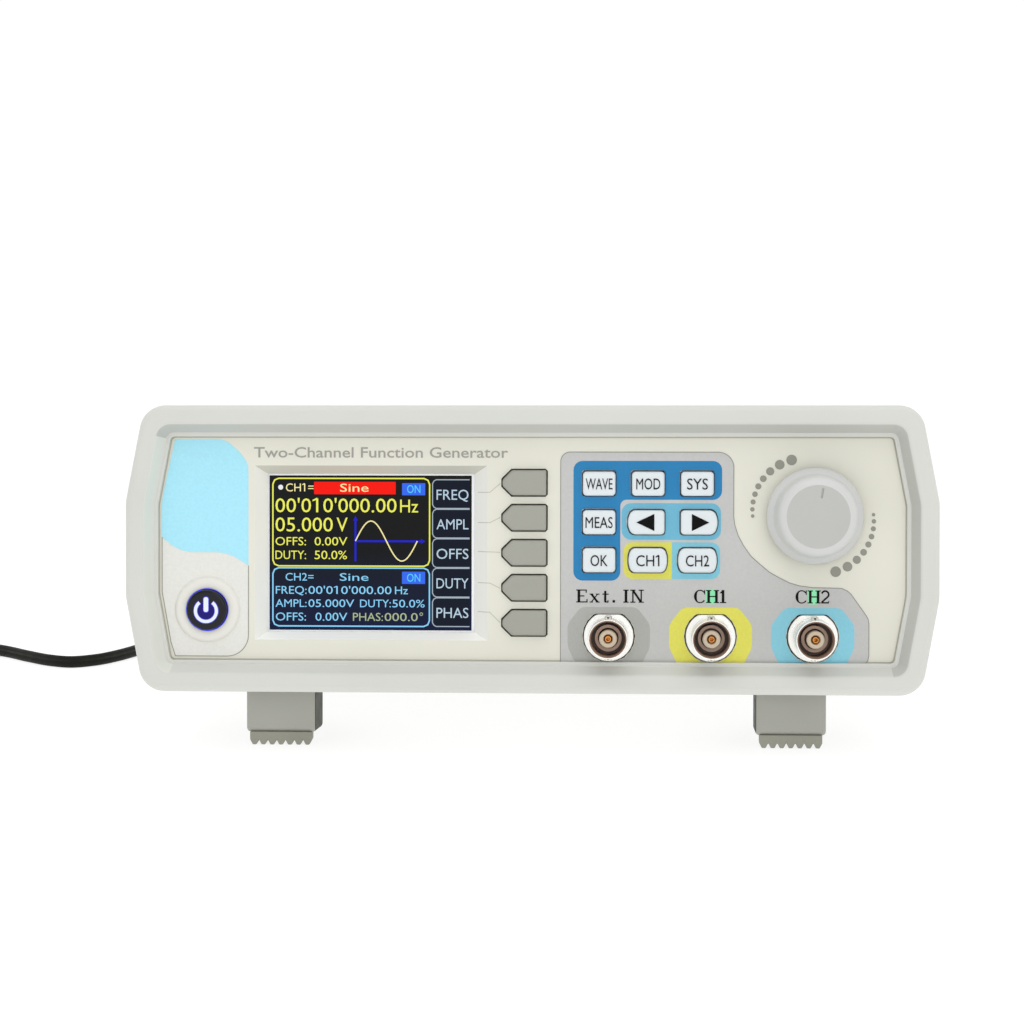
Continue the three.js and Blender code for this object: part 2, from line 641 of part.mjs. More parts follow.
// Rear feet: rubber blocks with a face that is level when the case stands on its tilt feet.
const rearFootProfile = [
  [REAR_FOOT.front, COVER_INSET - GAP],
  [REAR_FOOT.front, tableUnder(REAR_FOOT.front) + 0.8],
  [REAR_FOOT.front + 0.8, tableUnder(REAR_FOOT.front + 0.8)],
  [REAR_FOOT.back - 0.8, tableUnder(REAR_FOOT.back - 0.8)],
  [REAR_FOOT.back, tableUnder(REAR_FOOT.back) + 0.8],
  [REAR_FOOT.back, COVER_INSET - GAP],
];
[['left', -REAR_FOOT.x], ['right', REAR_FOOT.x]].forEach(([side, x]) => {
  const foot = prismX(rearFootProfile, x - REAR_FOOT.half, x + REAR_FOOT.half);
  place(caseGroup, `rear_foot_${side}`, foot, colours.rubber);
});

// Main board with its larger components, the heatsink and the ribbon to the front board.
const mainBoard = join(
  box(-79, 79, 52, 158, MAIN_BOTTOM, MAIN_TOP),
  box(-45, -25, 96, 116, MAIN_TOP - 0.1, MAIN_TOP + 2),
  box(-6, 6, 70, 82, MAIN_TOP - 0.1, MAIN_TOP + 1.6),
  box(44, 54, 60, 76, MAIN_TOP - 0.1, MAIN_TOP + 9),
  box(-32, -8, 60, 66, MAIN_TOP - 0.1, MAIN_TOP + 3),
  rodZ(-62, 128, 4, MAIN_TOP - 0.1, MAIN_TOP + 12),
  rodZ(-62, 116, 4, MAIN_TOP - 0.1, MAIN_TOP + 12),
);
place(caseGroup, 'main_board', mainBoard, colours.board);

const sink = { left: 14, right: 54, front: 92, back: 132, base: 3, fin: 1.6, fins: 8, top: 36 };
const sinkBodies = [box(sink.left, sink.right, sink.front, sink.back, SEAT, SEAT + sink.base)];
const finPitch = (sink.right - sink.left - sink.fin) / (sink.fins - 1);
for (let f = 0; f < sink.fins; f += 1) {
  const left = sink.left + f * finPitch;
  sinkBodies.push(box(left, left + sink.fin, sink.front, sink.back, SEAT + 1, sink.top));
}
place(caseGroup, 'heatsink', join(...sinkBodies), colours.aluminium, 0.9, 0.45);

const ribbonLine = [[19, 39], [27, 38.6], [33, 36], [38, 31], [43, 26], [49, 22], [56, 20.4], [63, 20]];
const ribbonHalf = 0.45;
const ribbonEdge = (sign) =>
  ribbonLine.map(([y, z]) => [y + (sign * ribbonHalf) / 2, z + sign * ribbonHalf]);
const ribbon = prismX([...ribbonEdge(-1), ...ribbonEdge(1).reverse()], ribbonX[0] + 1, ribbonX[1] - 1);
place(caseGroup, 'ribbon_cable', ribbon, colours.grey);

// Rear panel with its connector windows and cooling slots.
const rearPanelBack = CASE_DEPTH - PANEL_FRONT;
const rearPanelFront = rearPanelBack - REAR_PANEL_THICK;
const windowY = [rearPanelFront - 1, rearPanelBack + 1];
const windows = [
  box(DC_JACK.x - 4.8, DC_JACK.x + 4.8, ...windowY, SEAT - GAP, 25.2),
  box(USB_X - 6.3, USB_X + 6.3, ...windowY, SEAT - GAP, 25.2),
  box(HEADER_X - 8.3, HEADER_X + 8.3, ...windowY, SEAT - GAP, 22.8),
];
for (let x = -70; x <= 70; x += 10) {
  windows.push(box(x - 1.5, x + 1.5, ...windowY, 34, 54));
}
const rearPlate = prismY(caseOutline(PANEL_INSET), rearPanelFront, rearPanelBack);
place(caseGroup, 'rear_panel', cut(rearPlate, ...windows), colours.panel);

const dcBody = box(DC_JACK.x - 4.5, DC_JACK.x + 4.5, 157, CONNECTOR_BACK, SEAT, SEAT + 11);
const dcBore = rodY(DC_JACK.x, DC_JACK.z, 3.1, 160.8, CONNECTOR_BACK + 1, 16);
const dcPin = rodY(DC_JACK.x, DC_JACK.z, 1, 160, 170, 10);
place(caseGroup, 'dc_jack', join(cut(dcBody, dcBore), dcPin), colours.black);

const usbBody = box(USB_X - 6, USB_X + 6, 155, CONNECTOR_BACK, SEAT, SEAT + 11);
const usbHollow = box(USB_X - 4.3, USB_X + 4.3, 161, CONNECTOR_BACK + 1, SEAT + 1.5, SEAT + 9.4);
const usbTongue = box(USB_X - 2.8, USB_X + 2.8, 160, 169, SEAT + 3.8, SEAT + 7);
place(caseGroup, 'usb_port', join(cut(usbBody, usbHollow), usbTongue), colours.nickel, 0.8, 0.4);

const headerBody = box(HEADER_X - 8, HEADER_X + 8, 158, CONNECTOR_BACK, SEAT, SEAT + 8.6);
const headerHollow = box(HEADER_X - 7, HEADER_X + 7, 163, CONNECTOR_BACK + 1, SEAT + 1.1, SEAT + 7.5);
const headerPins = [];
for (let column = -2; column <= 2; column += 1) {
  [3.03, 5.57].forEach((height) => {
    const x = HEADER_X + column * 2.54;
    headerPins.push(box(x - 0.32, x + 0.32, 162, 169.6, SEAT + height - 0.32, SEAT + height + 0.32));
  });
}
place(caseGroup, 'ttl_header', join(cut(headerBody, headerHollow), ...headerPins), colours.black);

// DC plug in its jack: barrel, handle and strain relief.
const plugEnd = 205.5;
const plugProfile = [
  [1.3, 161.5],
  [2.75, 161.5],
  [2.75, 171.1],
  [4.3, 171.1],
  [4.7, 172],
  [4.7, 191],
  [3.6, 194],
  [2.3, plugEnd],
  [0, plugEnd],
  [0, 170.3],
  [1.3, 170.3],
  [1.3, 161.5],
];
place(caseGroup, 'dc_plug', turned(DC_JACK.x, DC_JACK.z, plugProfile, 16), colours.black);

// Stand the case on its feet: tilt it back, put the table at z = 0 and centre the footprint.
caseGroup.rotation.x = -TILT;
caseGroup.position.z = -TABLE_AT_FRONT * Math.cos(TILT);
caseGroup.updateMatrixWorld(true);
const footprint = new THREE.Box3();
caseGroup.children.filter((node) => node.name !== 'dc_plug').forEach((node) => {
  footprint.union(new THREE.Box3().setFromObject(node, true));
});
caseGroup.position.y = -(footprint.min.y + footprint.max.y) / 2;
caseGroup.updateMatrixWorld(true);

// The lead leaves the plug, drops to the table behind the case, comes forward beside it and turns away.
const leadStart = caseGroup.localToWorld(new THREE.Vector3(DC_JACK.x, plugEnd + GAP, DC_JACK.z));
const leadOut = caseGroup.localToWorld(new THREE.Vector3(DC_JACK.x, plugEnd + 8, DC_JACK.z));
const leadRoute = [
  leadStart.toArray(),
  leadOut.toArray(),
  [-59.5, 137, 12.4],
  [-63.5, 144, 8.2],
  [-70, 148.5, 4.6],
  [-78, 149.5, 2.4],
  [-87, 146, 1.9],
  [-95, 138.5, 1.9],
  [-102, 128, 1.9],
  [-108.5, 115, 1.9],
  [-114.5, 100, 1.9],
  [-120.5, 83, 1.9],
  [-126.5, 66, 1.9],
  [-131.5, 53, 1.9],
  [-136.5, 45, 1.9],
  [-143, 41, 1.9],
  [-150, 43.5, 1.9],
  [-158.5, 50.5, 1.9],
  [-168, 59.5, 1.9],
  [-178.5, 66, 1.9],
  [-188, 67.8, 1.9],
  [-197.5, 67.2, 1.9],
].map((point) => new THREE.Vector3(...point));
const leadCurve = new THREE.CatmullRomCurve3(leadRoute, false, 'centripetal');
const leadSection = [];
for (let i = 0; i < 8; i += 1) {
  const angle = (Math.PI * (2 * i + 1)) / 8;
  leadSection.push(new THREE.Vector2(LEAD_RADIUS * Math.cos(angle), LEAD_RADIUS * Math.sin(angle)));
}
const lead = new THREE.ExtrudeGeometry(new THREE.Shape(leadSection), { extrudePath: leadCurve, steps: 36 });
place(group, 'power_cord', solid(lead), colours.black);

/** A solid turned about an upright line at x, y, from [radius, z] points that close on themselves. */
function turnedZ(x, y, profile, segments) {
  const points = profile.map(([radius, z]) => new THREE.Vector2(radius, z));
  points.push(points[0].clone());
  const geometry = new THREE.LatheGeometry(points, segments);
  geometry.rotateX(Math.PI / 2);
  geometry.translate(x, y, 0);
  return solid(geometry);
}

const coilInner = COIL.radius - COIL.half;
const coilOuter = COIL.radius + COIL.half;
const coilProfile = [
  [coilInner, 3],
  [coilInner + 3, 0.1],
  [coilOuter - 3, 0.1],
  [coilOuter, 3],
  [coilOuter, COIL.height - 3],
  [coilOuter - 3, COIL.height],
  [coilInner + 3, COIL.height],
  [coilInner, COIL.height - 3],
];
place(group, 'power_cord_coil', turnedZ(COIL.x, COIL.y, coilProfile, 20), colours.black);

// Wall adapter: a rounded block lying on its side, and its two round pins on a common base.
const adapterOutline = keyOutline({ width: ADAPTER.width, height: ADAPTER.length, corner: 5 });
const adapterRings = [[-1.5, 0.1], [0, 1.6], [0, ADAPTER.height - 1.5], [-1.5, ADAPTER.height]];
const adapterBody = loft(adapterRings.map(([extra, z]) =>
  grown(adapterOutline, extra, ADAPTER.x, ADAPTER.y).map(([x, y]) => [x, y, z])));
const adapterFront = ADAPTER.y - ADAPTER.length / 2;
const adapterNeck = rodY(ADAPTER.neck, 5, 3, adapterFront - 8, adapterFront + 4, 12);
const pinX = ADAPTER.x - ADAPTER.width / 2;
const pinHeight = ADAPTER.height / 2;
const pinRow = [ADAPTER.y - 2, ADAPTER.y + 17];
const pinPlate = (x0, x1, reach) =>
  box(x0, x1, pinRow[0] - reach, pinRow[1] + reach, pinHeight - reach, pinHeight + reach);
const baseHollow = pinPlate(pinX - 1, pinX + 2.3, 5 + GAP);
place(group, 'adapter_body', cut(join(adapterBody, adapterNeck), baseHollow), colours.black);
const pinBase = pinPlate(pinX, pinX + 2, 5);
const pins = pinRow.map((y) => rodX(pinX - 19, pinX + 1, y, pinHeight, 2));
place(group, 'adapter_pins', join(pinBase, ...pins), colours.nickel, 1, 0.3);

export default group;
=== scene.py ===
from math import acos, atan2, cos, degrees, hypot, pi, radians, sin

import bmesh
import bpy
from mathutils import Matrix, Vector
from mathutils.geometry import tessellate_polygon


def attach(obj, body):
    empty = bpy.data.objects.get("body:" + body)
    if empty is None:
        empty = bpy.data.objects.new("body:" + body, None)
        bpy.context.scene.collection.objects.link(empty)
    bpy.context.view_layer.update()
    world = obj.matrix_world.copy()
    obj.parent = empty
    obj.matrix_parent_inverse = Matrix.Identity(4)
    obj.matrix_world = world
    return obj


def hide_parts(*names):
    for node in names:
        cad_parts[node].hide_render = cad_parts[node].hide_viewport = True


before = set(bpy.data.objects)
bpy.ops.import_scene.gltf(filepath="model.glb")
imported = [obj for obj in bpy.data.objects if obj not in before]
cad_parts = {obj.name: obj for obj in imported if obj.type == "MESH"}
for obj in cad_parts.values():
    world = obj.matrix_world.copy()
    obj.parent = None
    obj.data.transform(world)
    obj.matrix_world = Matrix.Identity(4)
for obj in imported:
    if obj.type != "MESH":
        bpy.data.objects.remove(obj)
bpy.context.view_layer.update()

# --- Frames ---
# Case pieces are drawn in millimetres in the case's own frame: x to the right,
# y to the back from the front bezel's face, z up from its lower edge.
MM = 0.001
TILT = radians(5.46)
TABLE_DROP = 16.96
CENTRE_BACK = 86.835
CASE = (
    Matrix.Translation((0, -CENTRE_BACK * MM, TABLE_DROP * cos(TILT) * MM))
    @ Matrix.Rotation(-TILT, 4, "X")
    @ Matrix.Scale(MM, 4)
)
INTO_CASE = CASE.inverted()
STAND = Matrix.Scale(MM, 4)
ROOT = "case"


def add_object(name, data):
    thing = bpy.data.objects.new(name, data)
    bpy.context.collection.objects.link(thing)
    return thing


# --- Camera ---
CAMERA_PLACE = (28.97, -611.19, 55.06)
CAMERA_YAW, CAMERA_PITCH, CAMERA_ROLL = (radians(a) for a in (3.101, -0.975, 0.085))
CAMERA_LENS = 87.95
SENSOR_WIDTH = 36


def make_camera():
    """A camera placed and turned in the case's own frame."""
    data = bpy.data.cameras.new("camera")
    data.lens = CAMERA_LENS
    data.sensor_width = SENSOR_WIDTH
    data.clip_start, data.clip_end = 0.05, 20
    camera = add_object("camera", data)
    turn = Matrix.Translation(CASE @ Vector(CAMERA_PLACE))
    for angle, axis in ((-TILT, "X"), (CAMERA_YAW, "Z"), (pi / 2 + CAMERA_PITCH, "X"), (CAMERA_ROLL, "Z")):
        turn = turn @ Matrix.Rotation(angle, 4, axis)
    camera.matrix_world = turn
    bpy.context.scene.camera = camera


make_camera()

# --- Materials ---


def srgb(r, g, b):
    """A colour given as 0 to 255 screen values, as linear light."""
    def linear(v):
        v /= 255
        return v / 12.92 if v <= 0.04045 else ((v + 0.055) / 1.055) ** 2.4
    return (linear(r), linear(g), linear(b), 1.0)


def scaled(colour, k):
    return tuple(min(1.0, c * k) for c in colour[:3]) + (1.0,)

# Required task
Return nothing but the lines running from the line with "a common base." through the line with "in imported if", exactly as they appear.

# Answer to this exercise
// Wall adapter: a rounded block lying on its side, and its two round pins on a common base.
const adapterOutline = keyOutline({ width: ADAPTER.width, height: ADAPTER.length, corner: 5 });
const adapterRings = [[-1.5, 0.1], [0, 1.6], [0, ADAPTER.height - 1.5], [-1.5, ADAPTER.height]];
const adapterBody = loft(adapterRings.map(([extra, z]) =>
  grown(adapterOutline, extra, ADAPTER.x, ADAPTER.y).map(([x, y]) => [x, y, z])));
const adapterFront = ADAPTER.y - ADAPTER.length / 2;
const adapterNeck = rodY(ADAPTER.neck, 5, 3, adapterFront - 8, adapterFront + 4, 12);
const pinX = ADAPTER.x - ADAPTER.width / 2;
const pinHeight = ADAPTER.height / 2;
const pinRow = [ADAPTER.y - 2, ADAPTER.y + 17];
const pinPlate = (x0, x1, reach) =>
  box(x0, x1, pinRow[0] - reach, pinRow[1] + reach, pinHeight - reach, pinHeight + reach);
const baseHollow = pinPlate(pinX - 1, pinX + 2.3, 5 + GAP);
place(group, 'adapter_body', cut(join(adapterBody, adapterNeck), baseHollow), colours.black);
const pinBase = pinPlate(pinX, pinX + 2, 5);
const pins = pinRow.map((y) => rodX(pinX - 19, pinX + 1, y, pinHeight, 2));
place(group, 'adapter_pins', join(pinBase, ...pins), colours.nickel, 1, 0.3);

export default group;
=== scene.py ===
from math import acos, atan2, cos, degrees, hypot, pi, radians, sin

import bmesh
import bpy
from mathutils import Matrix, Vector
from mathutils.geometry import tessellate_polygon


def attach(obj, body):
    empty = bpy.data.objects.get("body:" + body)
    if empty is None:
        empty = bpy.data.objects.new("body:" + body, None)
        bpy.context.scene.collection.objects.link(empty)
    bpy.context.view_layer.update()
    world = obj.matrix_world.copy()
    obj.parent = empty
    obj.matrix_parent_inverse = Matrix.Identity(4)
    obj.matrix_world = world
    return obj


def hide_parts(*names):
    for node in names:
        cad_parts[node].hide_render = cad_parts[node].hide_viewport = True


before = set(bpy.data.objects)
bpy.ops.import_scene.gltf(filepath="model.glb")
imported = [obj for obj in bpy.data.objects if obj not in before]
cad_parts = {obj.name: obj for obj in imported if obj.type == "MESH"}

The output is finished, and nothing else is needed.